**PROBLEM STATEMENT**
Every record must be repeated exactly, with no omission.

===============

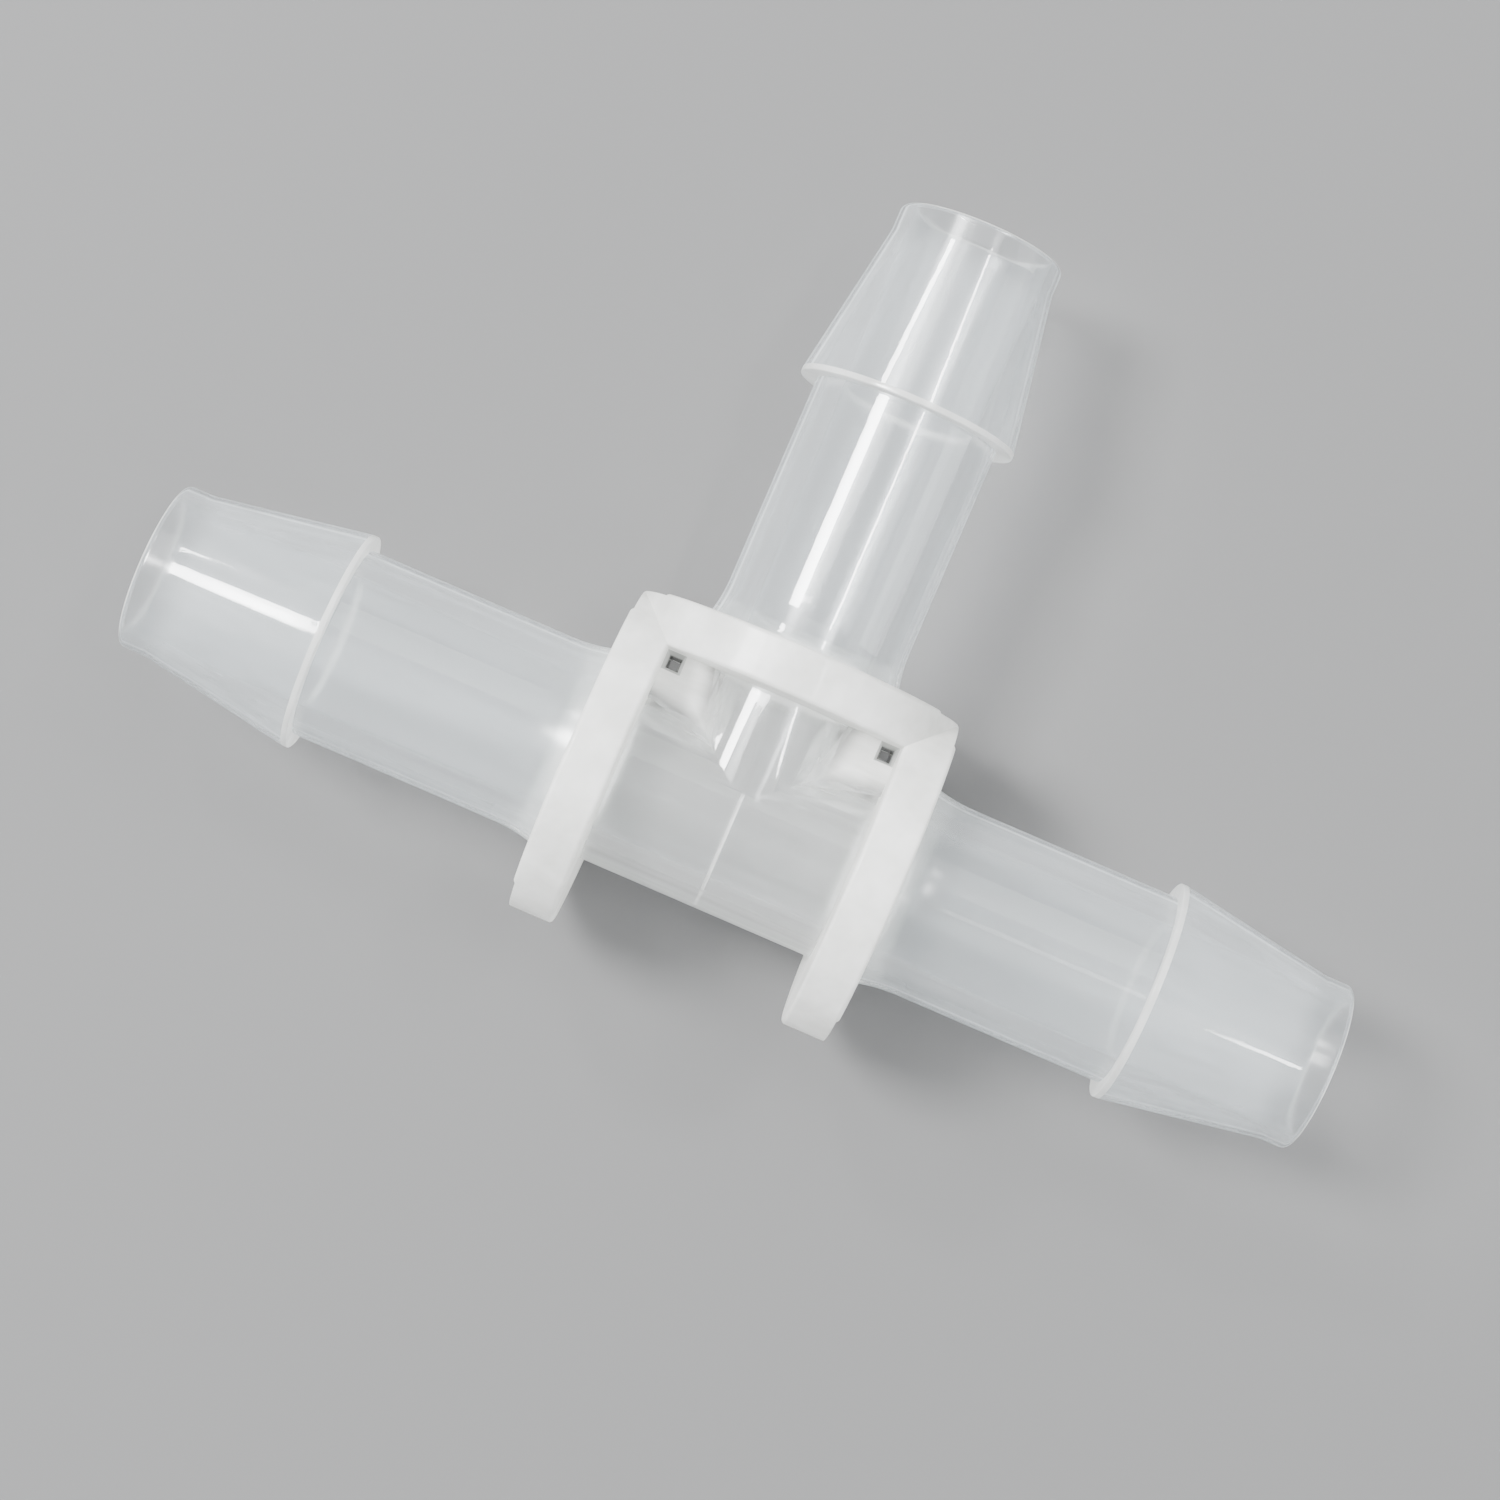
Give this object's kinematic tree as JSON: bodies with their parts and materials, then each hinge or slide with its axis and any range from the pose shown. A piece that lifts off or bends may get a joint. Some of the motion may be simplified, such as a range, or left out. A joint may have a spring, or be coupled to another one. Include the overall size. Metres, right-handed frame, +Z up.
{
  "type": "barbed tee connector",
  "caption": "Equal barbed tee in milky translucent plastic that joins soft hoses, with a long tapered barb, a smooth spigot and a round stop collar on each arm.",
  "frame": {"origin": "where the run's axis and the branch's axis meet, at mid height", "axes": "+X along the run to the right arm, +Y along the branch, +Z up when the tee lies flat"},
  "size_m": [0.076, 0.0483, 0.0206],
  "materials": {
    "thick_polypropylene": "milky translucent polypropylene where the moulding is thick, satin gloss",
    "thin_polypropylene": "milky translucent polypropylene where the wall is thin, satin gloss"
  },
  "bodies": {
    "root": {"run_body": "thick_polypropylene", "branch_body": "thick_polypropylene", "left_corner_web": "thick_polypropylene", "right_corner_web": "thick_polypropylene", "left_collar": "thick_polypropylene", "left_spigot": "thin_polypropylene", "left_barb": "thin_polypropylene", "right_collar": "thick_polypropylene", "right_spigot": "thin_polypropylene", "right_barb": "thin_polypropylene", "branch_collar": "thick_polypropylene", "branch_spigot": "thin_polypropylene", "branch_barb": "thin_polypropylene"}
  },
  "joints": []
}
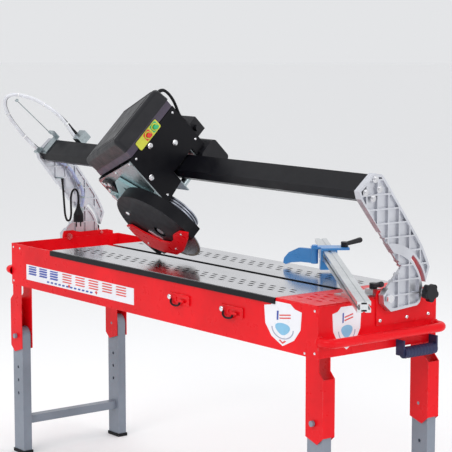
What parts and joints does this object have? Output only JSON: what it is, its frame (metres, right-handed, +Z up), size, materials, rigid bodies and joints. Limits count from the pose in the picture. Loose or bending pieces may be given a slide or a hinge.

===============

**ANSWER TO THIS PROBLEM**
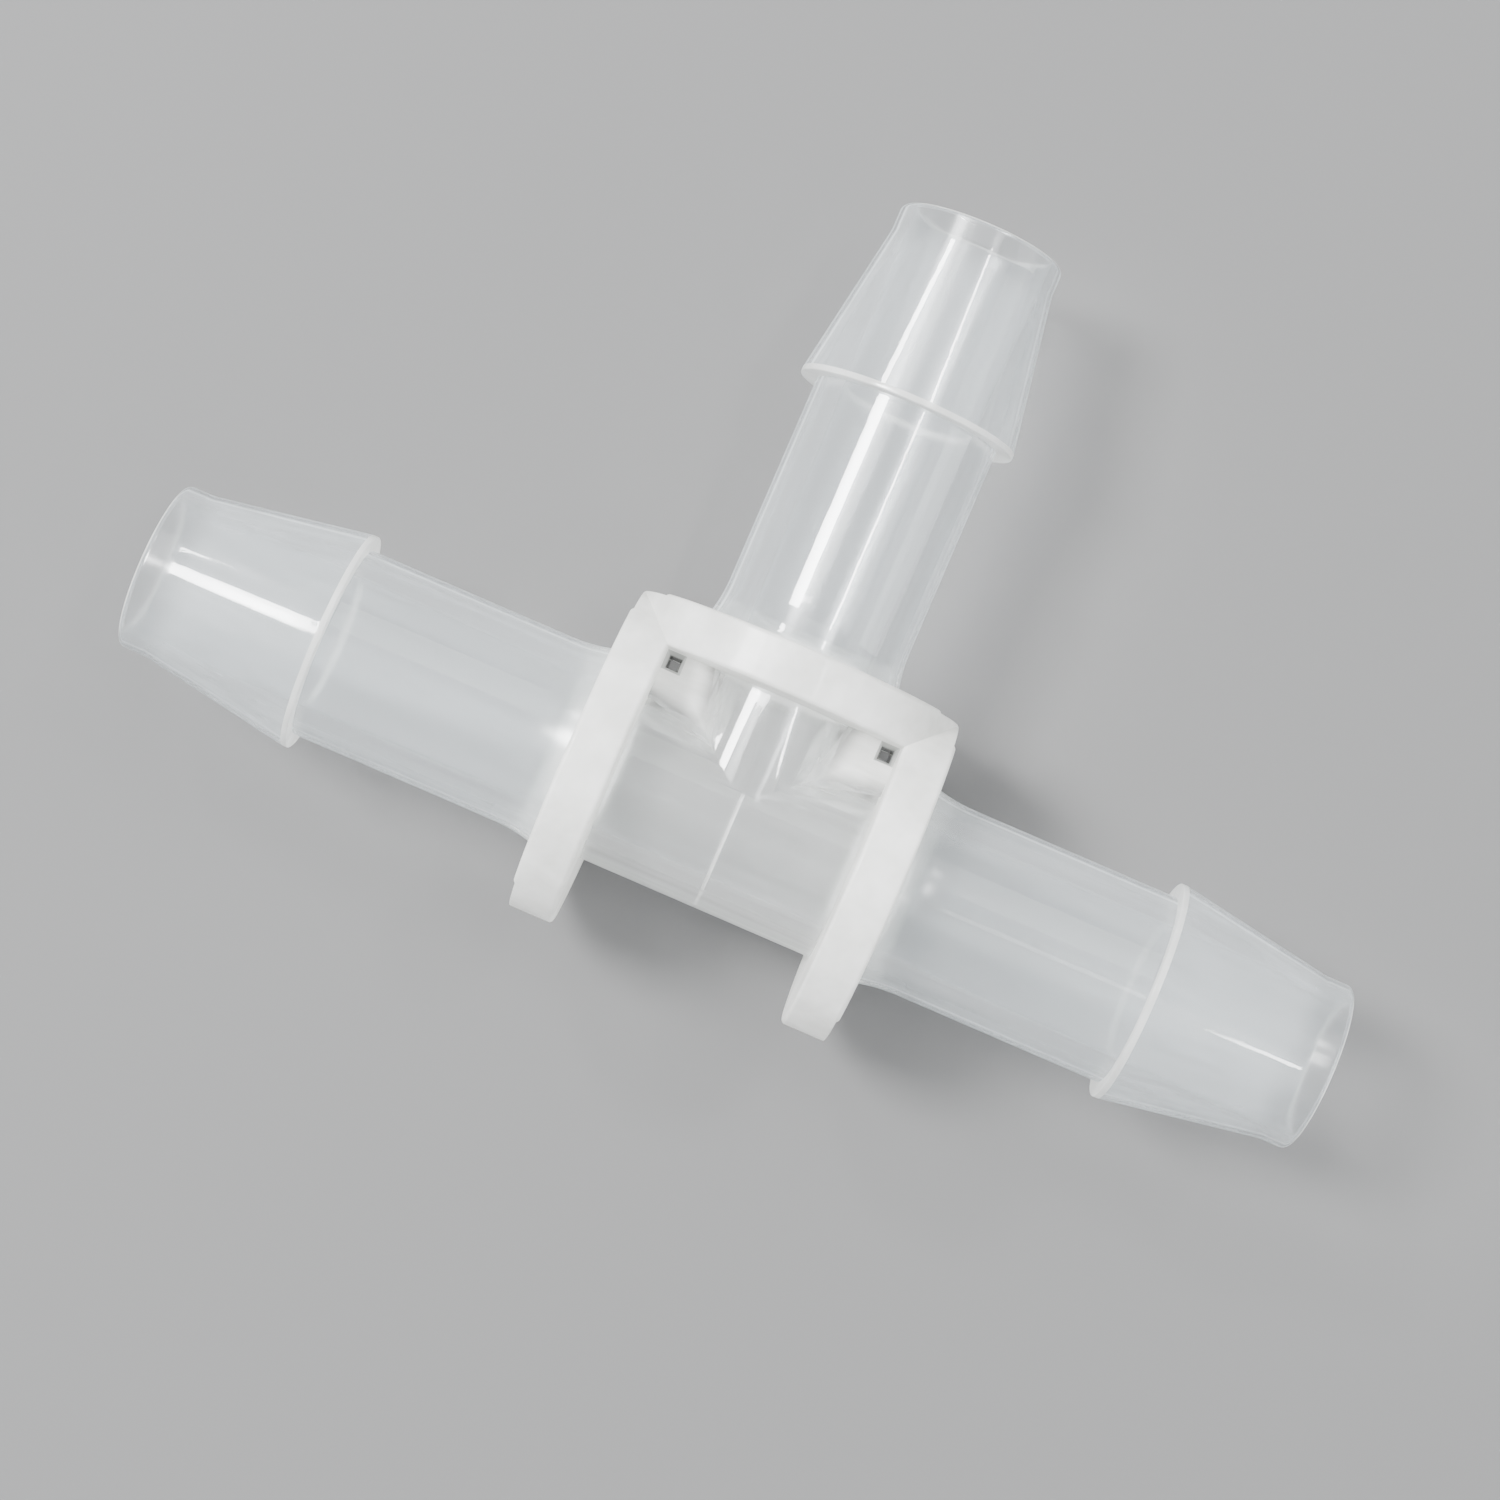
Give this object's kinematic tree as JSON: bodies with their parts and materials, then each hinge or slide with its axis and any range from the pose shown. A piece that lifts off or bends may get a joint. Some of the motion may be simplified, such as a range, or left out. A joint may have a spring, or be coupled to another one. Include the overall size. Metres, right-handed frame, +Z up.
{
  "type": "barbed tee connector",
  "caption": "Equal barbed tee in milky translucent plastic that joins soft hoses, with a long tapered barb, a smooth spigot and a round stop collar on each arm.",
  "frame": {"origin": "where the run's axis and the branch's axis meet, at mid height", "axes": "+X along the run to the right arm, +Y along the branch, +Z up when the tee lies flat"},
  "size_m": [0.076, 0.0483, 0.0206],
  "materials": {
    "thick_polypropylene": "milky translucent polypropylene where the moulding is thick, satin gloss",
    "thin_polypropylene": "milky translucent polypropylene where the wall is thin, satin gloss"
  },
  "bodies": {
    "root": {"run_body": "thick_polypropylene", "branch_body": "thick_polypropylene", "left_corner_web": "thick_polypropylene", "right_corner_web": "thick_polypropylene", "left_collar": "thick_polypropylene", "left_spigot": "thin_polypropylene", "left_barb": "thin_polypropylene", "right_collar": "thick_polypropylene", "right_spigot": "thin_polypropylene", "right_barb": "thin_polypropylene", "branch_collar": "thick_polypropylene", "branch_spigot": "thin_polypropylene", "branch_barb": "thin_polypropylene"}
  },
  "joints": []
}
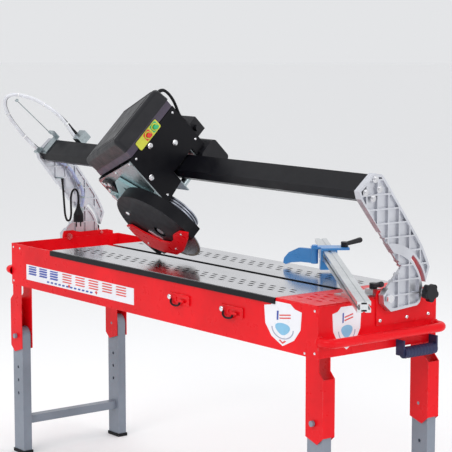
What parts and joints does this object have? Output only JSON: what it is, its frame (metres, right-handed, +Z up), size, materials, rigid bodies and joints. Limits count from the pose in the picture. Loose or bending pieces may be given a slide or a hinge.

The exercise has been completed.